As the computer processing increases in its speed and capacity, the amount of data also increases, and data conversion and data correction are also more frequently used. For example, a scanning correction corrects or repairs RGB data of an original document that is scanned by a scanner. The scanning correction includes CCD between-line correction, a main scanning register adjustment, shading correction, dot correction, vertical stripe correction and γ correction. Another example is an area separation where an edge or inside of binary lines and characters are determined. The area separation also separates dot image such as photographs. Lastly, the area separation separates chromatic elements from achromatic elements. Yet another example is for converting the corrected RGB data into a mapped data set such as CMYK image data and includes intermediate processes such as filtering, background removal, color mapping such as mapping to CMYK image data, color removal, main scanning sizing, main scanning shift, main scanning mirroring, sub scanning sampling, masking and digitization for monochromatic output.

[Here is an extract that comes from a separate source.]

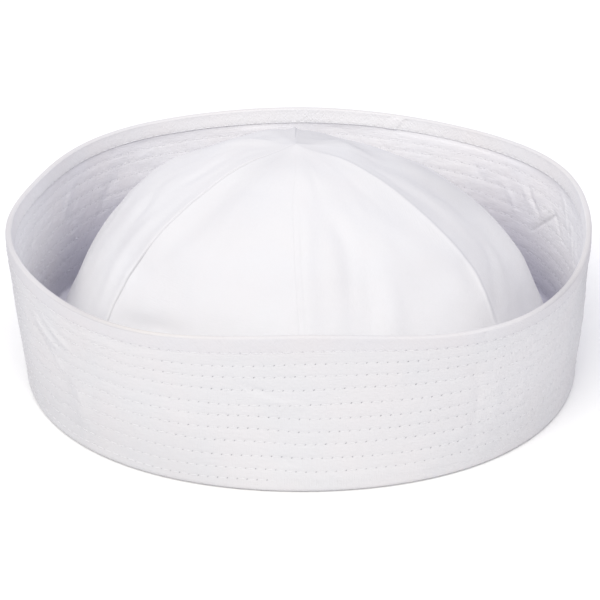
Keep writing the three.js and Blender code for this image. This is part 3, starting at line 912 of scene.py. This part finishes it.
def binding_half(azimuth, height, inner):
    """Half the bound rim's thickness on one side: waved, pinched at its stitches, thinner towards the rim."""
    pinch = hump(height, row_height(0, azimuth), 0.6)
    free = 0.2 + 0.8 * smoothstep(height, 50.6, 53)
    wave = 0.09 * ring_noise(azimuth, height, 17, 5, 130 + inner) * free
    wave = wave + (0.03 if inner else 0.05) * ring_noise(azimuth, height, 5, 3, 132 + inner)
    up = smoothstep(height, BINDING_LOW + 0.5, CUFF_HEIGHT)
    full = 1.6 - 0.55 * up if inner else 1.38 - 0.34 * up
    return full + wave - 0.05 * pinch


def join_relief(azimuth, height, inner):
    """The tape's slanted join, which lies at one place on the inside and shows as a small nick outside."""
    lean = (height - 54) * 0.62
    if inner:
        away = wrap(azimuth - math.radians(INNER_JOIN)) * RIM_RADIUS + lean
        return -0.3 * hump(away, 0, 0.45) + 0.2 * smoothstep(away, 0, 0.8) * fade(away, 4, 7)
    away = wrap(azimuth - math.radians(OUTER_JOIN)) * RIM_RADIUS
    return -0.25 * hump(away, 0, 0.5)


def tape_face(azimuth, inner, pierced, outside):
    """The tape's sections up one face, from its lower edge to where it turns over the rim."""
    stitches = row_height(0, azimuth)
    low = stitches - TAPE_LAP
    top_centre = CUFF_HEIGHT - RIM_ROUND
    side = -1 if inner else 1
    flat = np.zeros(COLUMNS)
    levels = [(mix(low, stitches, share), flat) for share in (0.0, 0.3, 0.65)]
    levels.append((stitches, pierced))
    levels += [(mix(stitches, top_centre, share), flat) for share in (0.1, 0.2, 0.35, 0.55, 0.8, 1.0)]
    sections = []
    for level, holes in levels:
        half = binding_half(azimuth, level, inner) + join_relief(azimuth, level, inner) - 0.2 * holes
        half = half - 0.16 * hump(level, low, 0.2)
        # Painted shade in the needle holes, and over the whole outer face.
        shade = holes * 0.3 if inner else np.maximum(holes, outside)
        sections.append((cuff_outer(level) - MIDDLE + side * half, level, shade))
    return sections


def make_binding():
    """The folded tape: up its outer face, over the rim, down its inner face, and back against the cuff."""
    azimuth = line_azimuth(0, 0)
    top_centre = CUFF_HEIGHT - RIM_ROUND
    flat = np.zeros(COLUMNS)
    degrees = np.degrees(wrap(azimuth))
    # Painted shade on the tape's outer face, more near its sides, and on the rim's top.
    outside = OUTSIDE_SHADE + 0.1 * smoothstep(np.abs(degrees), 58, 74) * fade(np.abs(degrees), 82, 95)
    top_shade = outside * 0.75 + 0.16 * hump(degrees, -40, 18) + 0.22 * hump(degrees, 56, 10)
    pierced = np.where(FIRST_OF_STITCH, 0.8 + 0.25 * ring_noise(azimuth, flat, 4, 3, 75), 0.0)
    sections = tape_face(azimuth, False, pierced, outside)
    painted_light_start = len(sections) + RIM_ANGLES.index(PAINTED_LIGHT_FROM)
    halves = [binding_half(azimuth, top_centre + flat, inner) for inner in (False, True)]
    for angle in np.radians(RIM_ANGLES):
        reach = math.copysign(abs(math.cos(angle)) ** 0.9, math.cos(angle))
        half = halves[0] if angle < math.pi / 2 else halves[1]
        wave = 0.05 * ring_noise(azimuth, flat, 11, 3, 140) * math.sin(angle)
        level = top_centre + RIM_ROUND * math.sin(angle) ** 0.9 - 0.05 + wave
        shade = top_shade + outside * 0.25 * math.cos(angle)
        sections.append((cuff_outer(top_centre) - MIDDLE + half * reach, level, shade))
    sections += tape_face(azimuth, True, pierced, outside)[::-1]
    inside = MIDDLE + 0.03
    low = row_height(0, azimuth) - 0.3
    for half, level in ((-inside, low), (-0.6, 53.5), (0.6, 53.5), (inside, low)):
        sections.append((cuff_outer(level) - MIDDLE + half + flat, level + flat, flat))
    radius, height, hole_and_shade = (np.array([section[part] for section in sections]) for part in range(3))
    grid_azimuth = np.tile(azimuth, (len(sections), 1))
    points = cuff_point(grid_azimuth, radius, height)
    stain = hump(wrap(grid_azimuth - math.radians(-28)), 0, 0.27)
    cream = (0.1 + 0.34 * stain) * smoothstep(height, top_centre, CUFF_HEIGHT)
    cream = cream * (0.75 + 0.35 * ring_noise(grid_azimuth, height, 14, 40, 150))
    side = np.degrees(wrap(grid_azimuth))
    # Painted light on the tape's inside, at its sides and back.
    painted_light = 0.55 * hump(side, -100, 24) + 0.6 * hump(side, 86, 24) + 0.35 * smoothstep(np.abs(side), 140, 170)
    painted_light[:painted_light_start] = 0
    coarse = smoothstep(side, 25, 60) * 0.7
    marks = {"hole_and_shade": hole_and_shade, "cream": np.clip(cream, 0, 1), "coarse": coarse, "painted_light": painted_light}
    # The tape is cut on the bias, so its weave lies aslant.
    steps = np.linalg.norm(np.diff(points[:, 0], axis=0, append=points[:1, 0]), axis=-1)
    length = np.concatenate([[0], np.cumsum(steps)])
    u = np.concatenate([azimuth, azimuth[:1] + TURN]) * RIM_RADIUS
    uv = np.stack(np.meshgrid(u, length), -1)
    bias = np.stack([uv[..., 0] + uv[..., 1], uv[..., 1] - uv[..., 0]], -1) * math.sqrt(0.5)
    return grid_mesh("rim_binding_tape", points, bias, True, True, **marks)


def binding_face(azimuth, height, inner):
    """The radius of the tape's outer or inner face."""
    half = binding_half(azimuth, height, inner) + join_relief(azimuth, height, inner)
    return cuff_outer(height) - MIDDLE + (-1 if inner else 1) * half


dress(make_binding(), binding_cotton, "binding_cotton", "rim_binding")
make_threads("binding_outer_threads", [0], binding_face, False, 303, "binding_cotton")
make_threads("binding_inner_threads", [0], binding_face, True, 304, "binding_cotton")


# Floor, light and camera. Places are in metres, and the sensor's width is in millimetres.
FLOOR_REACH = 6.0
FLOOR_LEVEL = -0.0002
PITCH = math.radians(26.104)
DISTANCE = 0.9867
TARGET = Vector((-0.00043, 0, 0.0230))
FOCAL_PIXELS = 2730.4
PICTURE_PIXELS = 600
SENSOR = 36


def make_floor():
    mesh = bpy.data.meshes.new("floor")
    ways = [(-1, -1), (1, -1), (1, 1), (-1, 1)]
    corners = [(x * FLOOR_REACH, y * FLOOR_REACH, FLOOR_LEVEL) for x, y in ways]
    mesh.from_pydata(corners, [], [(0, 1, 2, 3)])
    floor = bpy.data.objects.new("floor", mesh)
    bpy.context.scene.collection.objects.link(floor)
    material = bpy.data.materials.new("floor")
    material.use_nodes = True
    shader = material.node_tree.nodes["Principled BSDF"]
    socket(shader, "Base Color", (0.95, 0.95, 0.95, 1))
    socket(shader, "Roughness", 0.9)
    socket(shader, "Specular IOR Level", 0.1)
    mesh.materials.append(material)


def add_sun(name, place, spread, power, colour):
    data = bpy.data.lights.new(name, "SUN")
    data.angle = math.radians(spread)
    data.energy = power
    data.color = colour
    light = bpy.data.objects.new(name, data)
    light.location = place
    light.rotation_euler = (-Vector(place)).to_track_quat("-Z", "Y").to_euler()
    bpy.context.scene.collection.objects.link(light)


def add_camera():
    data = bpy.data.cameras.new("camera")
    data.sensor_width = SENSOR
    data.lens = FOCAL_PIXELS * SENSOR / PICTURE_PIXELS
    camera = bpy.data.objects.new("camera", data)
    camera.location = TARGET + DISTANCE * Vector((0, -math.cos(PITCH), math.sin(PITCH)))
    camera.rotation_euler = (math.pi / 2 - PITCH, 0, 0)
    bpy.context.scene.collection.objects.link(camera)
    bpy.context.scene.camera = camera


def add_studio():
    world = bpy.data.worlds.new("studio")
    world.use_nodes = True
    socket(world.node_tree.nodes["Background"], "Color", (0.9, 0.9, 1.0, 1))
    socket(world.node_tree.nodes["Background"], "Strength", 0.79)
    bpy.context.scene.world = world
    bpy.context.scene.view_settings.view_transform = "Standard"


make_floor()
add_studio()
add_sun("key", (-0.26, -1.08, 1.4), 50, 1.87, (1.0, 0.985, 0.88))
add_camera()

Another example is output correction for correcting the processed CMYK image data to match the printer output characteristics. The output correction includes printer γ correction and gradation process. The gradation process includes various processes such as intensity conversion, dithering and error diffusion.

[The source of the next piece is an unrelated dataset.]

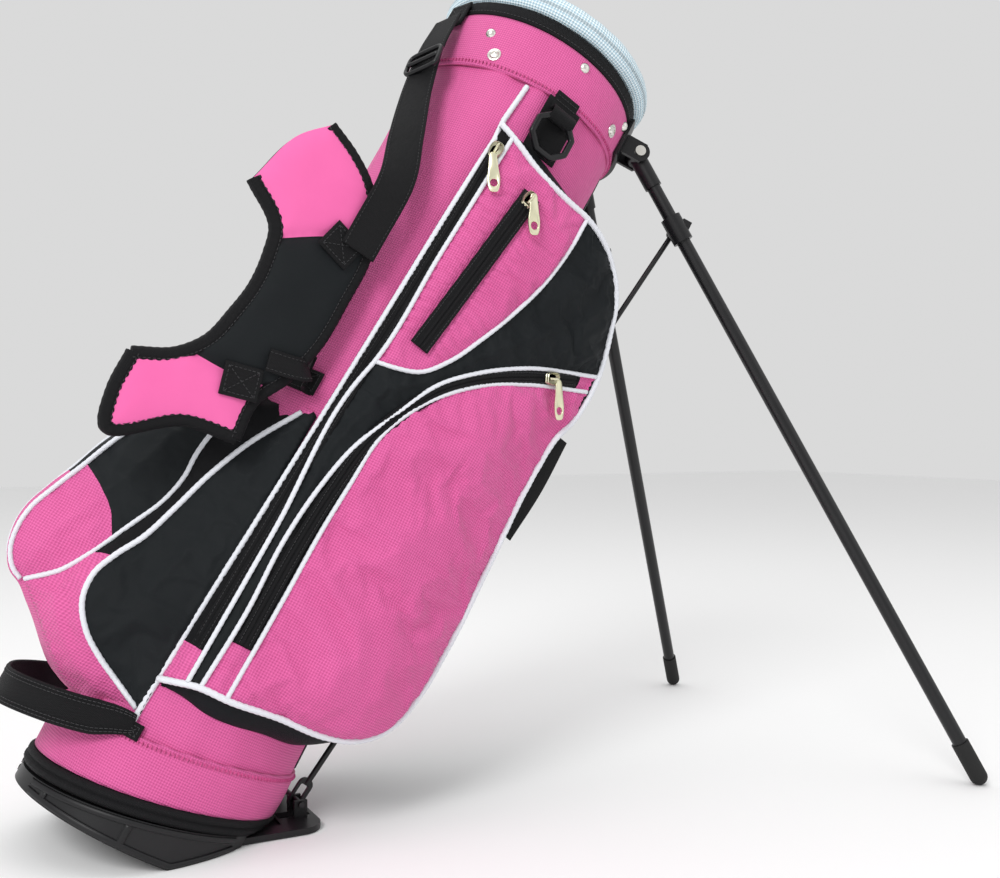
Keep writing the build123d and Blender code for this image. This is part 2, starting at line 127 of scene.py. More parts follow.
def colour_mix(tree, factor, dark, light):
    """Colour between dark and light by factor."""
    mix = tree.nodes.new("ShaderNodeMix")
    mix.data_type = "RGBA"
    mix.inputs["A"].default_value = (*dark, 1)
    mix.inputs["B"].default_value = (*light, 1)
    if isinstance(factor, (int, float)):
        mix.inputs["Factor"].default_value = factor
    else:
        tree.links.new(factor, mix.inputs["Factor"])
    return mix.outputs["Result"]


def weave_height(tree, pitch_u, pitch_v, diagonal=False):
    """Height of a woven pattern over the UV map, which is in metres."""
    uv = tree.nodes.new("ShaderNodeUVMap")
    split = tree.nodes.new("ShaderNodeSeparateXYZ")
    tree.links.new(uv.outputs[0], split.inputs[0])
    a, b = split.outputs[0], split.outputs[1]
    if diagonal:
        a, b = math_node(tree, "ADD", a, b), math_node(tree, "SUBTRACT", a, b)
    waves = []
    for value, pitch in ((a, pitch_u), (b, pitch_v)):
        waves.append(math_node(tree, "SINE", math_node(tree, "MULTIPLY", value, 2 * math.pi / pitch)))
    return math_node(tree, "MULTIPLY", waves[0], waves[1])


def finish_material(tree, bsdf, height, strength, distance, roughness, colour):
    """Wires bump, colour and roughness to the shader."""
    bump = node(tree, "ShaderNodeBump", Strength=strength, Distance=distance)
    tree.links.new(height, bump.inputs["Height"])
    tree.links.new(bump.outputs[0], bsdf.inputs["Normal"])
    tree.links.new(colour, bsdf.inputs["Base Color"])
    if isinstance(roughness, (int, float)):
        bsdf.inputs["Roughness"].default_value = roughness
    else:
        tree.links.new(roughness, bsdf.inputs["Roughness"])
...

The data processing includes sum of product for filtering, pattern matching for area separations, data conversion based upon a look up table (LUT) such as γ conversion and correction such as shading correction. When a preceding image data process and a proceeding image data process differ in a processing speed, it is necessary to temporarily store the data in a buffer. For filtering and pattern matching processes, since it is necessary to concurrently refer to multiple lines of pixel matrix of image data, the line buffer memory should have a capacity for a number of lines. For this reason, a buffer memory is generally used in image processing.
Japanese Patent Publication Hei 8-305329 discloses a signal process device in which an input data selector is sequentially connected to an input data latch, a memory unit, an output data latch and an output data select according to data flow. Furthermore, the device further includes a write address selector, a read address selector and a central processing unit (CPU) for controlling the selectors. The CPU selects a selector that specifies the memory for use as line memory for receiving TV image reception signal or for use as a look-up table for non-linear calculation. The CPU writes data for the look-up table in the memory unit.
As described above, for color image processing and adjustments, there are numerous data conversions and data corrections. For each of these processes, a necessary memory capacity and data processed amount often differ based upon a kind of data processing and data content. When a single memory resource accommodates the total memory need for the various processes, since memory is multiplexed depending upon the desired timing for the use of the memory in a sequential process flow, it is important to utilize the limited memory resource in an efficient manner. For color image processing, since the data amount is larger than that of chromatic image processing, the processing speed is essential. For this reason, the control of the memory resource is also an important issue. For example, in image formation devices such as a digital copier and a multifunctional machine, even if a processor is dedicated to various images processing, since the color image generally requires certain color specific processes and increases the amount of process data, the processing speed is reduced. In particular, in color image reading devices such as color scanners and color image forming devices such as color printers, the processing capacity for a color γ correction is a significant issue. For example, for the conversion of the RGB image data, at least three look-up tables are needed for each of the RGB data elements. Similarly, for the γ conversion of the YMCK image data, at least four look-up tables are needed for each of the YMCK data elements. The γ conversion takes time for the use of these look-up tables.
The data processing by the signal processing device as disclosed in Japanese Patent Publication Hei 8-305329 includes the line data insertion by the selection control from the output data selector as specified by the CPU during the line memory utilization mode and the data conversion based upon a look-up table during the look-up table utilization mode. It remains desirable to apply the disclosed signal processing device in order to speed up the above data conversion. A first objective of the current invention is to utilize the buffer memory in an efficient manner. A second objective is to implement the high-speed color data processing in a color image processing device.